Kisah percintaan Annelies dan Minke terhalang ketika anak sah tuan Mellema meminta haknya sebagai anak yang ditinggalkan bersama
dengan ibunya di Netherland.
Sangat panjang dan sulit perjuangan yang harus ditempuh Minke dan sahabat-sahabatnya untuk mempertahankan Annelies yang harus dipisahkan dengan Minke ihwal perwalian yang diharuskan oleh hukum Netherland. Pram menuliskan kisah ini sangat jelas dan mendetail dengan gaya bahasanya yang khas, mendeskripsikan sesuatunya sampai sebenar-benarnya bagaikan saya hadir menyaksikan kesusahan yang dialami Annelies dan suaminya Minke.
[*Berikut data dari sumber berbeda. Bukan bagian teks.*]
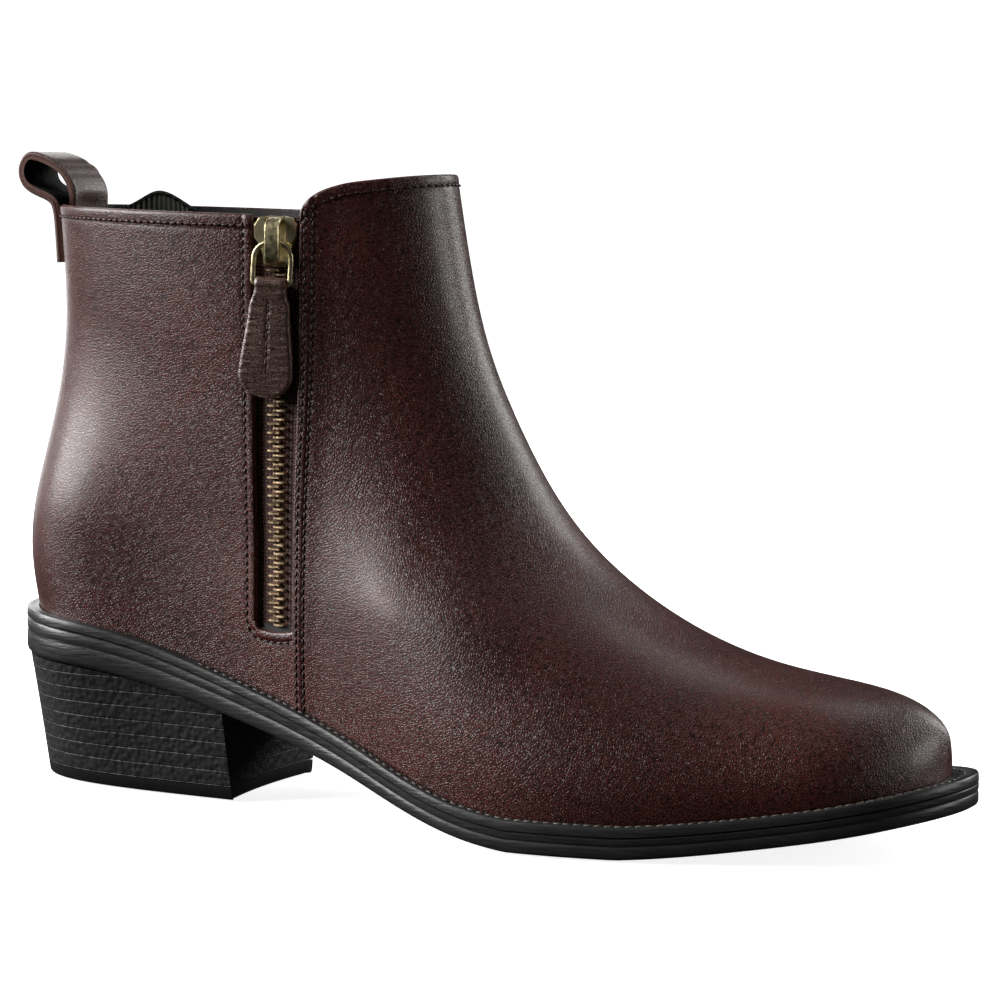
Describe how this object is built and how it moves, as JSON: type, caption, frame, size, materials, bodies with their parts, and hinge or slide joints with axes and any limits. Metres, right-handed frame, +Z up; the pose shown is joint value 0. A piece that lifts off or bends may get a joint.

Silahkan saja teman – teman membacanya. Entahlah, lebih baik menurut saya dibilang saja WAJIB DIBACA oleh setiap orang yang mengaku terpelajar. Tidak, tidak, ini seharusnya menjadi bacaan wajib setiap rakyat Indonesia. Biar mereka mengenal, dan mengenang, bahwa kehilangan seorang Pramoedya Ananta Toer, adalah kehilangan besar bagi Dunia.


Anak Semua Bangsa

Jangan remehkan satu orang, apalagi dua, karena satu pribadi pun mengandung dalam dirinya kemungkinan tanpa batas

Di buku kedua ini dicertakan tentang kepergian Annelies ke Netherland, hingga harus menghembuskan nafas terkhirnya disana, hanya beberapa hari setelah ia berlabuh.

Tak ayal hal itu sangat memukul Nyai dan Minke beserta para sahabatnya. Singkat cerita lagi, nyai dan Minke pergi ke kediaman nyai dulu sebelum ia dijadikan gundik. Disinilah pokok permasalahan pada buku ini. Minke harus menyadari bahwa ilmu yang dimiliknya hendaknya digunakan untuk membantu bangsanya sendiri. Minke sendiri telah banyak menulis di surat kabar dengan bahasa belanda, namun tidak pernah dengan bahasa bangsanya. Disini ia harus berjibaku dengan beragam pemikiran yang dari semua sisi menekannya untuk bisa melihat kenyataan bahwa bangsanya harus bisa hidup mandiri tanpa adanya campur tangan dari belanda. Banyak berkaca dari bangsa jepang yang telah disejajarkan dengan bangsa eropa, serta pemberontakan Jose Rizal kepada kolonial spanyol di daerahnya, Filipina.

Namun kisah mengenai dirinya dan keluarganya di Wonokromo belum juga terhapus benar. Anak sah Herman Mellema masih ingin untuk mengambil alih perusahaan yang telah di bangun oleh nyai selama ini. Persidangan tentang kematian Tuan Mellema pun tak kunjung selesai.

Buku ini menceritakan bahwa kondisi saat itu merupakan titik balik yang ditempuh oleh kalangan terpelajar bangsa untuk bisa berdiri sendiri, menghapuskan penjajahan dari bumi pertiwi, berdiri, dan menyejajarkan diri mereka dengan bangsa kulit putih yang selama ini telah merongrong 300 tahun.

Masih ada 2 buku lagi yang belum sempat aku baca. Semoga di kesempatan berikutnya, resume 2 buku epic tetralogy lainnya yaitu Jejak Langkah dan Rumah Kaca, bisa aku sajikan dengan lebih baik. Semoga timbul minat para pemuda bangsa ini untuk lebih rajin lagi membaca, mencermati karya – karya luar biasa anak-anak bangsa ini. Semoga karya yang ciptakan ini menjadi amal yang tiada putusnya bagi mu, Pramoedya Ananta Toer. Semoga damai disisi-Nya.